Несколько минут мы с Вацеком отдыхали, опершись о перила моста Понятовского. Под огромной луной – темная притаившаяся Висла. Я долго не увижу ее, до конца декабря, да и то как снежную насыпь. В декабре того года ударили сильные морозы.
Около одиннадцати вечера мы с Боровым добрались до Восточного вокзала – прямиком в кошмарный хаос. Первое зловонное дыхание войны: переход под перронами забит человеческой массой, какими-то беженцами откуда-то, солдатами, узелками, детьми, скарбом. Все вповалку, сбитое в одну человеческую глыбу. Детский плач, вопли, темнота и неразбериха. Неразбериха на перронах, и здесь плотная масса людей, чемоданов, сундуков, детей. Абсолютная невозможность получить информацию у кого бы то ни было, где стоит этот поезд министра информации, где и какие поезда до Львова? Единственное освещение перронов – лунное. «А ночь и луна – это лунная ночь»…

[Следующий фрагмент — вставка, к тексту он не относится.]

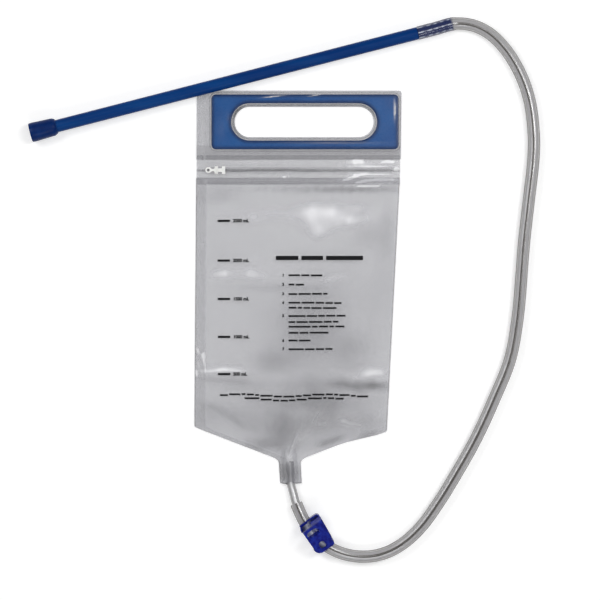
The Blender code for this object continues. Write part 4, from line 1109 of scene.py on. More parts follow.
def waves(x: np.ndarray, y: np.ndarray, length_mm: float, seed: int) -> np.ndarray:
    """A slack film's own waves: a few crossing ripples of about one length, from -1 to 1.

    Args:
        x: places across the bag, in millimetres.
        y: places along it.
        length_mm: the ripples' rough length.
        seed: which set of ripples.

    Returns:
        A height for each place.
    """
    rng = np.random.default_rng(seed)
    total = np.zeros_like(x)
    for _ in range(RIPPLES):
        turn, phase, stretch = rng.uniform(0, math.tau), rng.uniform(0, math.tau), rng.uniform(0.7, 1.5)
        total += np.sin((x * math.cos(turn) + y * math.sin(turn)) * math.tau / (length_mm * stretch) + phase)
    return total / RIPPLES


def stain(clouds: Iterable[Cloud], x: np.ndarray, y: np.ndarray, milk_and_highlight: np.ndarray, shade: np.ndarray) -> None:
    """Adds soft patches to a film's whitening and greying.

    Args:
        clouds: the patches.
        x: places across the bag, in millimetres.
        y: places along it.
        milk_and_highlight: the whitening for each place, which grows.
        shade: the greying, which grows.
    """
    # A patch above zero adds whitening and painted highlight, and one below zero painted shade
    for cloud in clouds:
        amount = cloud.amount(x, y)
        milk_and_highlight += max(cloud.tone, 0.0) * amount
        shade += max(-cloud.tone, 0.0) * amount


def crinkled(x: np.ndarray, y: np.ndarray, length_mm: float, seed: int, depth: float = 1.1) -> np.ndarray:
    """A crinkle's strength for each place, from 0 to 1, with flat tops and flat gaps."""
    return np.clip(0.5 + depth * waves(x, y, length_mm, seed), 0.0, 1.0)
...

Мы с Боровым кролем продирались через эту неразбериху. Вскоре начали встречаться знакомые лица: Зингер из «Нашего Пшеглёнда», Вандель из «Утреннего», несколько из «Последних ведомостей», наш Казек Грыжевский, Намиткевич. Еще кое-кто. Мы определили местом сбора один из газетных киосков на перроне. Кто-то из нас пошел к поездному диспетчеру, вернулся с известием, что диспетчер сам абсолютно ничего не знает, но да, поезд Министерства информации есть. Должен отправиться во Львов в ноль часов, но с Гданьского вокзала. Не с Восточного, а с Гданьского, это наверняка! Некоторые журналисты здесь уже были и давно поехали на Гданьский…
Нельзя было терять времени. Мы двинулись (нас накопилось уже несколько человек из «Дома прессы») на Гданьский вокзал, полушагом, полубегом: скоро двенадцать. В нас еще теплилась вера в пунктуальность поездов, в скрупулезность часов. Полушагом, полубегом, полу-бегом. Короткий перекур и – полубегом, полубегом, полубегом. Можно было бы повернуть домой, на Одолянскую. Кое-кто из нас слишком поздно сообразил, что надо было плюнуть на весь этот Львов и все это министерство и повернуть домой. Скоро пойдут дневные трамваи, с восточной стороны небо начинает сереть. На трамвае домой.